Por Paulo Nogueira, Diário do Centro do Mundo –
E eis que no Twitter alguém transformou uma questão de alta complexidade numa coisa simples.
Foi uma resposta a um texto da Folha que perguntava qual a dor maior, Eduardo ou Thomaz.
Saiamos da platitude.
Todos sabemos que a dor da perda de um filho é inominável.
Solidariedade irrestrita à família Alckmin, sobretudo aos pais e aos filhos de Thomaz. A fé de Alckmin sem dúvida encontrará seu teste maior.
Solidariedade também irrestrita à família Ferreira, do menino Eduardo.
Mas, tudo isso posto, as circunstâncias fazem as duas mortes e as duas dores bem diferentes.
As palavras usadas no tuíte que tão bem comparou os dois casos são duras, mas é aquela dureza associada a verdades cruas.
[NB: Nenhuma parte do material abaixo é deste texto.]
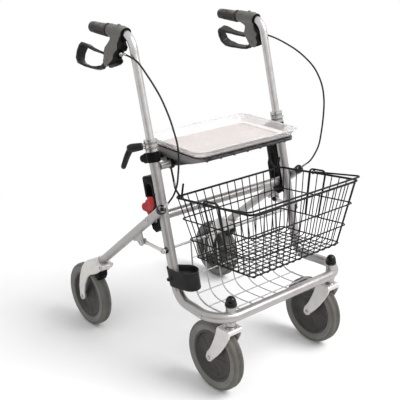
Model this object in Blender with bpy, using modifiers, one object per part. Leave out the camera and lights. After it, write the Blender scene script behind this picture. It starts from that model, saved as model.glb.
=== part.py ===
"""Folding rollator with seat, tray, wire basket, cable brakes and swivelling front wheels.

Metres, +Z up. The walker's front is -Y, its right side is -X, and the origin is on the ground
under the middle of the footprint.
"""
import math

import bmesh
import bpy
from mathutils import Matrix, Vector

# Driving dimensions
Y_SHIFT = -0.0387           # moves the whole part so that its footprint is centred on the origin
GAP = 0.0003                # air between neighbours that touch

LEG_X = 0.2335              # front legs, half spacing
LEG_Y = -0.054              # front leg axis at LEG_Z
LEG_Z = 0.400
LEG_TILT = math.radians(15.04)
LEG_R = 0.014
LEG_TOP = 0.2609            # along the leg from LEG_Z
LEG_BORE = 0.0117
SPLIT_Y = -0.175            # where the leg piece meets the front bar piece
BEND_Z = 0.2375
BAR_Y = -0.2725
BAR_Z = 0.243

HANDLE_R = 0.011
HANDLE_LOW = 0.047          # lower end, along the leg from LEG_Z
HANDLE_BEND_Z = 0.9257
GRIP_START = 0.190
GRIP_END = 0.276
GRIP_R = 0.015

WHEEL_R = 0.100
WHEEL_HALF = 0.018
HUB_R = 0.0727
REAR_X = 0.2634
REAR_Y = 0.3154
FRONT_X = 0.1931
FRONT_Y = -0.2037
CASTER_X = 0.194
CASTER_Y = -0.262
FORK_HALF = 0.0255          # front forks
FORK_INNER = 0.0193
REAR_FORK_HALF = 0.0310
REAR_FORK_INNER = 0.0245
AXLE_R = 0.004
STEM_R = 0.0068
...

“Só vendo um PM atirar na cabeça do filho do governador pra gente poder comparar.”
Está tudo dito aí.
A morte num helicóptero é um golpe do destino a que todos estamos sujeitos. Dias atrás, vimos o que fez um copiloto suicida com um avião com 150 pessoas.
É, numa palavra, azar, um formidável azar. Inevitável, portanto. Pode acontecer alguma coisa parecida comigo ou com você amanhã, ou mesmo hoje.
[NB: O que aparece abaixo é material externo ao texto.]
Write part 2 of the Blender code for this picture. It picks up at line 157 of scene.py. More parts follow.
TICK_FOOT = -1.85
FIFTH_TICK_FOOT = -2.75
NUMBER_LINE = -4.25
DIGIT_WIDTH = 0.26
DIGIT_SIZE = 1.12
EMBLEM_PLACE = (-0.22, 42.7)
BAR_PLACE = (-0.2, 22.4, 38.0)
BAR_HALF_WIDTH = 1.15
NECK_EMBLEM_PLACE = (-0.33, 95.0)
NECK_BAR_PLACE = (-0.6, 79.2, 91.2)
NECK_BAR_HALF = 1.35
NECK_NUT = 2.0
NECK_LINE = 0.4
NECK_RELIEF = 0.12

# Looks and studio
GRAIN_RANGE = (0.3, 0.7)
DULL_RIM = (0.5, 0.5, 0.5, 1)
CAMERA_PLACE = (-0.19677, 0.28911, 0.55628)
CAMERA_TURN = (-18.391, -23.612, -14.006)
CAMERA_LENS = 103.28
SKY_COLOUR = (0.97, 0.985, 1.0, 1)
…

Agora: morrer aos dez anos por uma bala de fuzil de policiais que enxergam você como um bandido numa favela – não, isso não é inevitável.
Que sociedade é esta que tolera que suas crianças nasçam, vivam e morram sob uma fuzilaria diária em condições subumanas?
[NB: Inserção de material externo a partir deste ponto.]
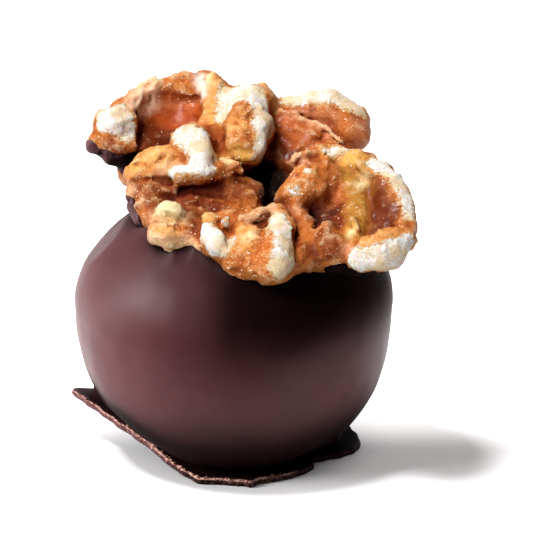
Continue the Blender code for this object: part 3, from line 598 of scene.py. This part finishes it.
def kernel_material():
    material = bpy.data.materials.new("walnut_kernel")
    material.use_nodes = True
    tree = material.node_tree
    shader = tree.nodes["Principled BSDF"]
    here = add(tree, "ShaderNodeTexCoord").outputs["Object"]
    middling, fine = grain(tree, here, 1300, 4, 0.65), grain(tree, here, 4200, 4, 0.7)
    dust = grain(tree, here, 11000, 2, 0.6)
    crest, gloss = painted(tree, "crest"), painted(tree, "gloss")
    color = add(tree, "ShaderNodeAttribute", attribute_name="skin_tone").outputs["Color"]
    # the skin is mottled: darker and redder in creases and flecks, paler on edges
    level = math_of(tree, "ADD", math_of(tree, "MULTIPLY", crest, 0.26), math_of(tree, "ADD", math_of(tree, "MULTIPLY", middling, 0.62), math_of(tree, "MULTIPLY", fine, 0.38)))
    mottle = math_of(tree, "SUBTRACT", 1.0, math_of(tree, "MULTIPLY", gloss, 0.6))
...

As favelas são nosso Iraque, nosso Afeganistão. No Rio, as tropas “pacificadoras” são o equivalente aos soldados americanos naqueles países, um foco de ódio e de morte.
Num mundo menos imperfeito, a morte de Eduardo soaria em todos nós um alarme: não mais. Nunca mais. Chega. Tivemos o suficiente. Nossos meninos, todos eles, principalmente os desvalidos, têm que viver uma vida digna.
Não lhes damos escola, não lhes damos hospital, não lhes damos brinquedos, não lhes damos balas e sorvetes, não lhes damos carinho, não lhes damos futuro. Tudo que oferecemos é a possibilidade de uma bala fatal, e algumas lágrimas que vão sumindo com o correr dos dias.
É miseravelmente pouco.
Eduardo morreu de desigualdade, e isto não é destino, é escolha. Nossos jornais e nossas revistas fingem que o maior problema nacional é a corrupção, porque assim ninguém discute a desigualdade da qual os bilionários barões da mídia tanto se beneficiam.
Num mundo menos imperfeito, repito, acordaríamos com o sangue de Eduardo.
Mas neste nosso universo torto fomos, como sociedade, intoxicados mentalmente pelo noticiário que consumimos, e batemos panela como mentecaptos para defender cegamente aquele pequeno grupo cuja ganância e cupidez criam Eduardos a cada dia.